I am NOT bad at parking

Sierra Lawson is an M.A. student in the Department of Religious Studies at the University of Alabama; you can visit her website here.

Most mornings, I arrive on campus in the wee hours so I can get to my office before the day warms up and I, no doubt, become a sweaty mess. This means when I park in the faculty deck, it is usually devoid of other cars and I easily pull into a spot, pack up my things, pop in my headphones and head off on my merry way. Prior to leaving my lovely 1997 Ford Explorer, I usually try to give its surroundings a quick look to make sure it is parked within the lines. Yet when I return to the parking deck in the late afternoon, and the lot is FULL of other cars, my butter-colored vehicle stands out—and not just because of its shade.

You see, in the morning, when there are no other cars around, it is very easy to convince myself that I have done a fine job at parking. Yet, when my parking job is juxtaposed to 40 other parked cars it becomes painfully obvious that, even though my car is in the lines, it is not parked particularly well. But, despite the fact that my bumper often sticks out or my tires are turned, I still maintain that I am NOT bad at parking.

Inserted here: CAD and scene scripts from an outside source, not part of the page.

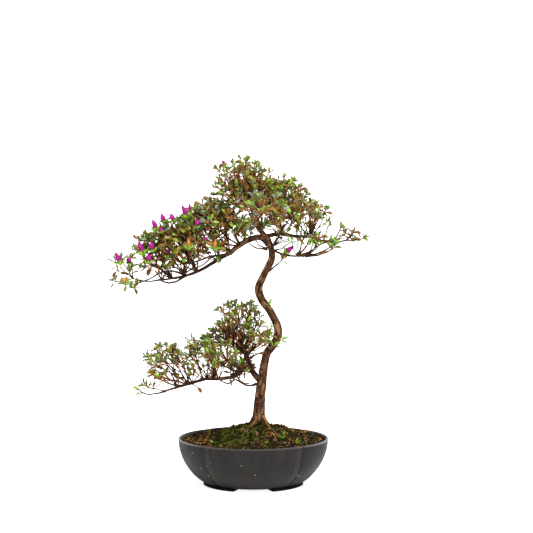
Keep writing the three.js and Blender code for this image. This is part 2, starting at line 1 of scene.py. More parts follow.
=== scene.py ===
import bpy
import numpy as np
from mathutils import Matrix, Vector


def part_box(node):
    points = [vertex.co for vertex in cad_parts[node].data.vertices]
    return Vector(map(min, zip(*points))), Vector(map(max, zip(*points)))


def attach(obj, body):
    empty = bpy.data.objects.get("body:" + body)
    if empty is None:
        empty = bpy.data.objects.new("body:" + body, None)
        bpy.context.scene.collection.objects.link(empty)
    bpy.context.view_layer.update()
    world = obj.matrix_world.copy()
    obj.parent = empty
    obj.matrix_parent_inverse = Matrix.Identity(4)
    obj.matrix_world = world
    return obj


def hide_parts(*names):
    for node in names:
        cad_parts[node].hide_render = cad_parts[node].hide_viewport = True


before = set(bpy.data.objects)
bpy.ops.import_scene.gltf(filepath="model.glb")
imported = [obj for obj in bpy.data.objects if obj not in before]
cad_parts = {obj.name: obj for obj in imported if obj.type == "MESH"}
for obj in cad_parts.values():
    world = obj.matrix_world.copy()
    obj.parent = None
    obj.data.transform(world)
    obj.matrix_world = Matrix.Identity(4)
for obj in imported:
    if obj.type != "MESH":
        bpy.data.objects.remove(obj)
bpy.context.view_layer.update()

potLow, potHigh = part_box("pot")
potMiddle = np.array([(potLow.x + potHigh.x) / 2, (potLow.y + potHigh.y) / 2, 0.0])
up = np.array([0.0, 0.0, 1.0])
fullTurn = 2 * np.pi


# Shapes are worked out in millimetres from the middle of the pot's foot.
def toFrame(points):
    return np.asarray(points, float) * 0.001 + potMiddle


def unit(vectors):
    return vectors / np.maximum(np.linalg.norm(vectors, axis=-1, keepdims=True), 1e-9)


def mix(a, b, share):
    return a + (b - a) * share


# Three coordinates, each a number or an array, as points.
def xyz(x, y, z):
    return np.stack(np.broadcast_arrays(x, y, z), axis=-1)


# Even angles for a full turn.
def evenTurns(count):
    return np.linspace(0, fullTurn, count, endpoint=False)


# A bell: 1 in the middle, falling as the square of the distance.
def bell(away):
    return np.exp(-(away**2))


# Quads between neighbouring rows of a grid whose last column meets its first.
def gridFaces(rows, columns):
    row = np.arange(rows - 1)[:, None] * columns
    column = np.arange(columns)[None, :]
    after = (column + 1) % columns
    corners = [row + column, row + after, row + columns + after, row + columns + column]
    return np.stack(corners, -1).reshape(-1, 4)


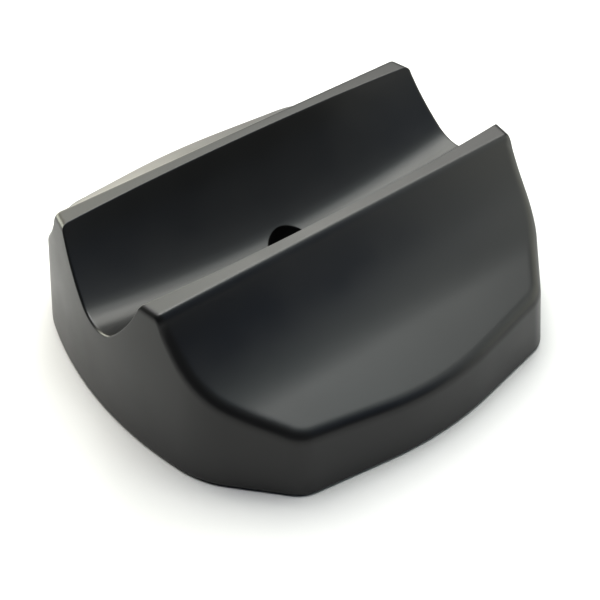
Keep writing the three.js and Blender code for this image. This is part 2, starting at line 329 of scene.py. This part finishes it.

For if being ‘bad at parking’ means you lack the ability to park a car in an outlined spot, then you’d have to agree that I am a great parker! Yet, if we take being a ‘good parker’ to mean that you are able to situate your car in an aesthetically pleasing manner between various other cars, all of which are themselves in their spots in a variety of creative ways, then maybe I don’t quite qualify as a ‘not-bad’ parker.

All this is to say: my parking may be judged poor, but only in relation to the context that someone else later builds around it.